Dans le cadre de son Plan pauvreté, le gouvernement a justement annoncé des mesures visant à améliorer l’accès à un mode de garde, avec la création de 30 000 places en crèches et l’instauration d’un « bonus mixité sociale » pour les crèches qui accueillent des enfants défavorisés. Pour favoriser le travail des parents, et a fortiori des mères célibataires, 300 crèches d’insertion professionnelle devraient également être créées d’ici 2020, ainsi que 300 nouveaux centres sociaux. De « bonnes mesures » et même un « progrès » de l’avis de Daniel Verger, responsable du pôle Action et plaidoyer du Secours catholique, mais cela reste « insuffisant » à plusieurs égards : « Les moyens donnés à ce plan sont modestes et celui-ci ne prévoit pas d’augmentation des minima sociaux » explique-t-il. Et d’ajouter : « C’est un vrai handicap car, quand on a la tête sous l’eau, c’est difficile de construire un parcours de vie et de prendre des risques. »
Pour un « minimum de survie »
Pour enrayer la précarité des jeunes, femmes ou hommes, avec ou sans enfant, le Secours catholique milite pour que le RSA soit revalorisé et applicable aux jeunes majeurs (18-25ans). Comme deux personnes en recherche d’emploi sur trois ne touchent pas d’allocation-chômage, l’association espère ainsi que chacun puisse disposer d’un « minimum de survie ». D’autant que 67,6% des personnes accueillies au Secours catholique en 2017 sont au chômage, quand le taux de chômage en France avoisine les 10%.
Pauvre « de génération en génération »
La situation des jeunes précaires est d’autant plus inquiétante que le temps resté au chômage est de plus en plus long, explique Daniel Verger. « + 1 an en une dizaine d’années » alerte-t-il. Un temps long, une précarité qui l’est tout autant et qui se transmet souvent de génération en génération : grandir dans une famille précaire « alimente le risque de continuer dans une situation de pauvreté » constate désespérément le responsable du pôle Action et plaidoyer du Secours catholique.

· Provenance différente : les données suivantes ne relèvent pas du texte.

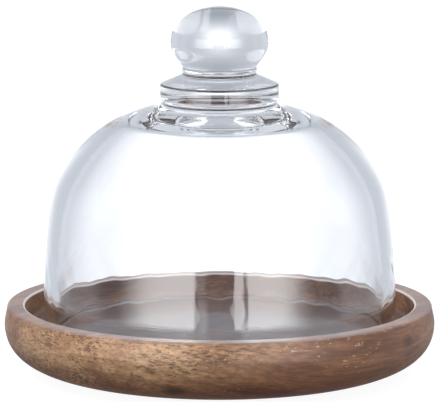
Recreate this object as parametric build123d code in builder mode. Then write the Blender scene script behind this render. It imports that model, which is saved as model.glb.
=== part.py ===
"""Glass bell cover with a solid ball knob, standing in the recess of a turned wooden plate.

Frame: +Z up, origin at the centre of the plate's underside. Everything is round about Z, so each
piece is one half profile, drawn in the XZ plane as (radius, height), turned about Z.
"""

from build123d import *
import os

os.makedirs("parts", exist_ok=True)

# ---- Plate ------------------------------------------------------------------------------------
plate_radius = 90.0          # at the widest part of the side
plate_height = 29.3          # underside to the top of the rim
plate_foot_radius = 55.0     # flat ring and disc that the plate stands on
plate_belly_height = 21.5    # where the side stands upright
rim_flat_radius = 87.8       # where the flat top of the rim ends
rim_outer_round = 1.1
rim_round_start = 5          # degrees above level where the side runs into the rim's rounded corner
recess_radius = 81.4
recess_depth = 9.6
recess_floor_fillet = 2.0
rim_inner_fillet = 0.8

floor_z = plate_height - recess_depth

# ---- Bell cover -------------------------------------------------------------------------------
bell_radius = 73.6           # outside, just above the foot
bell_wall = 5.2              # at the foot; the wall grows thicker towards the crown
bell_upright = 8.0           # height of the straight stretch above the foot
bell_foot_fillet = 1.6
bell_shoulder_radius = 67.6  # outside, where the wall turns in
bell_shoulder_z = 80.5
crown_z = 115.0              # top of the crown, which is the seat of the collar
crown_top_radius = 23.6      # flat top of the crown, inside the rounded underside of the collar
ceiling_z = 104.8            # underside of the solid crown
ceiling_radius = 22.0        # its flat middle

# ---- Collar, neck ring and knob ---------------------------------------------------------------
collar_radius = 24.7
collar_edge_height = 6.9     # upright edge of the disc, measured to the unrounded corner
collar_top_radius = 15.8     # where the cone on top of the disc ends
collar_height = 11.6
collar_edge_fillet = 1.2
neck_radius = 15.1
neck_height = 2.2
neck_bulge = 0.5             # how far the ring stands proud between its two waists
knob_radius = 20.45
knob_upper_height = 14.55    # above the widest part
knob_lower_height = 10.6     # below the widest part, down to the neck ring
knob_fullness = 0.57         # of the top's Bezier quarter: 0.552 would be an ellipse

collar_top_z = crown_z + collar_height
neck_top_z = collar_top_z + neck_height
knob_centre_z = neck_top_z + knob_lower_height
knob_top_z = knob_centre_z + knob_upper_height


# ---- Turned wooden plate ----------------------------------------------------------------------
with BuildPart() as wood_plate:
    with BuildSketch(Plane.XZ):
        with BuildLine():
            Line((0, 0), (plate_foot_radius, 0))
            rim_corner = CenterArc(
                (rim_flat_radius, plate_height - rim_outer_round),
                rim_outer_round,
                rim_round_start,
                90 - rim_round_start,
            )
            Spline(
                (plate_foot_radius, 0),
                (plate_radius * 0.9, plate_height * 0.22),
                (plate_radius * 0.97, plate_height * 0.415),
                (plate_radius, plate_belly_height),
                tangents=((1, 0.2), (0, 1)),
            )
            Spline(
                (plate_radius, plate_belly_height),
                rim_corner @ 0,
                tangents=((0, 1), rim_corner % 0),
            )
            Polyline(
                (rim_flat_radius, plate_height),
                (recess_radius, plate_height),
                (recess_radius, floor_z),
                (0, floor_z),
                (0, 0),
            )
        make_face()
    revolve(axis=Axis.Z)
    recess_circles = wood_plate.edges().filter_by(
        lambda edge: edge.geom_type == GeomType.CIRCLE and abs(edge.radius - recess_radius) < 0.01
    )
    fillet(recess_circles.sort_by(Axis.Z)[-1], rim_inner_fillet)
    recess_corner = wood_plate.edges().filter_by(
        lambda edge: edge.geom_type == GeomType.CIRCLE
        and abs(edge.radius - recess_radius) < 0.01
        and abs(edge.center().Z - floor_z) < 0.01
    )
    fillet(recess_corner, recess_floor_fillet)
wood_plate.part.label = "wood_plate"

# ---- Bell: one blown wall that thickens into a solid crown ------------------------------------
with BuildPart() as glass_dome:
    with BuildSketch(Plane.XZ):
        with BuildLine():
            Line((bell_radius, floor_z), (bell_radius, floor_z + bell_upright))
            Spline(
                (bell_radius, floor_z + bell_upright),
                (bell_radius - 1.6, 58),
                (bell_shoulder_radius, bell_shoulder_z),
                (58.2, 95.2),
                (44.5, 106.0),
                (36.0, 109.6),
                (30.0, 111.3),
                (crown_top_radius + 1.6, crown_z - 2.4),
                (crown_top_radius, crown_z),
                tangents=((0, 1), (-0.4, 1)),
            )
            Polyline(
                (crown_top_radius, crown_z),
                (0, crown_z),
                (0, ceiling_z),
                (ceiling_radius, ceiling_z),
            )
            Spline(
                (ceiling_radius, ceiling_z),
                (33.0, 104.2),
                (39.8, 102.2),
                (45.2, 98.8),
                (54.3, 90.0),
                (62.7, 76.0),
                (66.1, 60.0),
                (bell_radius - bell_wall, floor_z + bell_upright),
                tangents=((1, 0), (0, -1)),
            )
            Polyline(
                (bell_radius - bell_wall, floor_z + bell_upright),
                (bell_radius - bell_wall, floor_z),
                (bell_radius, floor_z),
            )
        make_face()
    revolve(axis=Axis.Z)
    foot_circles = glass_dome.edges().filter_by(
        lambda edge: edge.geom_type == GeomType.CIRCLE and abs(edge.center().Z - floor_z) < 0.01
    )
    fillet(foot_circles, bell_foot_fillet)
glass_dome.part.label = "glass_dome"

# ---- Collar: a thick disc with a cone on top, fused to the crown ------------------------------
with BuildPart() as glass_collar:
    with BuildSketch(Plane.XZ):
        with BuildLine():
            Polyline(
                (0, crown_z),
                (collar_radius, crown_z),
                (collar_radius, crown_z + collar_edge_height),
                (collar_top_radius + 1.6, collar_top_z - 1.6),
            )
            Spline(
                (collar_top_radius + 1.6, collar_top_z - 1.6),
                (neck_radius, collar_top_z),
                tangents=((-1, 0.5), (-0.3, 1)),
            )
            Polyline((neck_radius, collar_top_z), (0, collar_top_z), (0, crown_z))
        make_face()
    revolve(axis=Axis.Z)
    collar_shoulder = glass_collar.edges().filter_by(
        lambda edge: edge.geom_type == GeomType.CIRCLE
        and abs(edge.center().Z - crown_z - collar_edge_height) < 0.01
    )
    fillet(collar_shoulder, collar_edge_fillet)
    collar_underside = glass_collar.edges().filter_by(
        lambda edge: edge.geom_type == GeomType.CIRCLE and abs(edge.center().Z - crown_z) < 0.01
    )
    fillet(collar_underside, collar_radius - crown_top_radius)
glass_collar.part.label = "glass_collar"

# ---- Neck ring: the bead of glass between the collar and the ball -----------------------------
with BuildPart() as glass_neck_ring:
    with BuildSketch(Plane.XZ):
        with BuildLine():
            Line((0, collar_top_z), (neck_radius, collar_top_z))
            ThreePointArc(
                (neck_radius, collar_top_z),
                (neck_radius + neck_bulge, collar_top_z + neck_height / 2),
                (neck_radius, neck_top_z),
            )
            Polyline((neck_radius, neck_top_z), (0, neck_top_z), (0, collar_top_z))
        make_face()
    revolve(axis=Axis.Z)
glass_neck_ring.part.label = "glass_neck_ring"

# ---- Knob: a solid ball, flatter on top and drawn in to the neck ------------------------------
with BuildPart() as glass_knob:
    with BuildSketch(Plane.XZ):
        with BuildLine():
            Line((0, neck_top_z), (neck_radius, neck_top_z))
            Spline(
                (neck_radius, neck_top_z),
                (18.2, knob_centre_z - 6.4),
                (knob_radius, knob_centre_z),
                tangents=((0.7, 1), (0, 1)),
            )
            Bezier(
                (knob_radius, knob_centre_z),
                (knob_radius, knob_centre_z + knob_fullness * knob_upper_height),
                (knob_fullness * knob_radius, knob_top_z),
                (0, knob_top_z),
            )
            Line((0, knob_top_z), (0, neck_top_z))
        make_face()
    revolve(axis=Axis.Z)
glass_knob.part.label = "glass_knob"

export_step(wood_plate.part, "parts/wood_plate.step")
export_step(glass_dome.part, "parts/glass_dome.step")
export_step(glass_collar.part, "parts/glass_collar.step")
export_step(glass_neck_ring.part, "parts/glass_neck_ring.step")
export_step(glass_knob.part, "parts/glass_knob.step")
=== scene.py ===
"""Studio scene for a glass bell cover standing in a turned wooden plate.

Metres, +Z up, origin at the centre of the plate's underside. Every piece is round about Z, so it is
a lathe mesh: an outline of (radius, height) points turned about Z.
"""

import functools
import math

import bmesh
import bpy
import numpy as np
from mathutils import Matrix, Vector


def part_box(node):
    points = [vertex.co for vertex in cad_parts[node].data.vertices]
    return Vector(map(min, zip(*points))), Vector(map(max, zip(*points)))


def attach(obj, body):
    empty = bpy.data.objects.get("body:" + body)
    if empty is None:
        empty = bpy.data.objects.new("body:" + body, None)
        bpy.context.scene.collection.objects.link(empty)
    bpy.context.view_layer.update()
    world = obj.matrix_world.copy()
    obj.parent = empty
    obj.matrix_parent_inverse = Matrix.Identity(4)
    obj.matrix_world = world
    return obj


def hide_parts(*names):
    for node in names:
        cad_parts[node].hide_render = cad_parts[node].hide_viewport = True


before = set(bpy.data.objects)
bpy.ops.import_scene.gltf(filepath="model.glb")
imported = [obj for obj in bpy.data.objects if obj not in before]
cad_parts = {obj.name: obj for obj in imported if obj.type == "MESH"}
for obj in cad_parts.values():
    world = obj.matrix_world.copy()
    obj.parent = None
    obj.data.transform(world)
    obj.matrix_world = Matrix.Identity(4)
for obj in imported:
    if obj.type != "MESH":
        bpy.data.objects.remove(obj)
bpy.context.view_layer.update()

MM = 0.001
TINY = 1e-7     # points nearer than this are one point


# ---- Sizes, read from the CAD frame -------------------------------------------------------------

def top_of(node):
    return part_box(node)[1].z


def radius_of(node):
    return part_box(node)[1].x


plate_radius = radius_of("wood_plate")
plate_height = top_of("wood_plate")
floor_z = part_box("glass_dome")[0].z
crown_z = top_of("glass_dome")
collar_top_z = top_of("glass_collar")
neck_top_z = top_of("glass_neck_ring")
knob_top_z = top_of("glass_knob")
collar_radius = radius_of("glass_collar")
knob_radius = radius_of("glass_knob")
bell_radius = radius_of("glass_dome")

# Sizes that the boxes of the CAD pieces don't give.
recess_radius = 81.4 * MM
bell_wall = 5.2 * MM
crown_top_radius = 23.6 * MM
neck_radius = 15.1 * MM
knob_lower_height = 10.6 * MM
knob_centre_z = neck_top_z + knob_lower_height


# ---- Outlines -----------------------------------------------------------------------------------

def line(start, end, count=2):
    return [tuple(np.array(start) + (np.array(end) - np.array(start)) * t)
            for t in np.linspace(0, 1, count)]


def arc(centre, radius_r, radius_z, start_deg, end_deg, count):
    """Part of an ellipse round centre; 0 degrees points outwards and 90 degrees up."""
    angles = np.radians(np.linspace(start_deg, end_deg, count))
    return [(centre[0] + radius_r * math.cos(a), centre[1] + radius_z * math.sin(a)) for a in angles]


def spline(points, start_way, end_way, count):
    """A smooth curve through points, leaving along start_way and arriving along end_way."""
    points = np.array(points, float)
    steps = np.linalg.norm(np.diff(points, axis=0), axis=1)
    knots = np.concatenate([[0], np.cumsum(steps)])
    size = len(points)
    matrix = np.zeros((size, size))
    right = np.zeros((size, 2))
    matrix[0, 0] = 1
    matrix[-1, -1] = 1
    right[0] = np.array(start_way) / np.linalg.norm(start_way)
    right[-1] = np.array(end_way) / np.linalg.norm(end_way)
    for i in range(1, size - 1):
        matrix[i, i - 1] = steps[i]
        matrix[i, i] = 2 * (steps[i - 1] + steps[i])
        matrix[i, i + 1] = steps[i - 1]
        before = (points[i] - points[i - 1]) / steps[i - 1]
        after = (points[i + 1] - points[i]) / steps[i]
        right[i] = 3 * (steps[i] * before + steps[i - 1] * after)
    slopes = np.linalg.solve(matrix, right)
    curve = []
    for where in np.linspace(0, knots[-1], count):
        i = min(int(np.searchsorted(knots, where, side="right")) - 1, size - 2)
        t = (where - knots[i]) / steps[i]
        curve.append(tuple(
            (2 * t**3 - 3 * t**2 + 1) * points[i]
            + (t**3 - 2 * t**2 + t) * steps[i] * slopes[i]
            + (-2 * t**3 + 3 * t**2) * points[i + 1]
            + (t**3 - t**2) * steps[i] * slopes[i + 1]
        ))
    return curve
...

En France, 3 millions de mineurs sont pauvres. Et si le gouvernement s‘est attelé à protéger la petite enfance, « il reste cet angle mort de la jeunesse, même si un effort a été fait pour les 16-18 ans avec l’obligation de formation. » L’élargissement de la Garantie jeunes (applicable aux 15-25 ans) par le Plan pauvreté ne contente pas le secrétaire général du Secours Catholique : « On parle de 500 000 jeunes en plus, mais c’est sur l‘ensemble du quinquennat, donc c’est insuffisant. » D’où l’importance de rendre le RSA accessible aux plus jeunes, martèlent une fois encore les membres de l’association.
« Un reste à vivre de 2 à 5 euros par jour »
Au-delà de l’importance des aides financières, Bernard Thibaud dénonce les charges qui pèsent sur les jeunes précaires : « On aborde la pauvreté par l’angle des ressources mais on ne parle pas assez des dépenses constantes qui ne font que croitre », souligne l’humanitaire. Et de préciser qu’ « une fois ces charges payées, le « reste à vivre est parfois de 2 à 5 euros par jour ».
Parmi ces dépenses, celles liées à l’énergie, qui « augmentent à un rythme plus élevé que celui de l’inflation » et que la revalorisation du chèque énergie ne suffira probablement pas à juguler. Les dépenses de logement grèvent également les ressources des foyers : « On a besoin de mettre un effort considérable dans la construction de logements accessibles », implore Bernard Thibaud. Enfin, les coûts associés aux transports, que l’augmentation de la taxe sur les carburants n’a, par définition, pas vocation à faire diminuer. Reste à trouver un moyen d’endiguer la pauvreté, tant celle des jeunes que celles des seniors et des retraités. Le Secours catholique appelle à « réinventer » notre protection sociale, vers un système « plus inclusif ».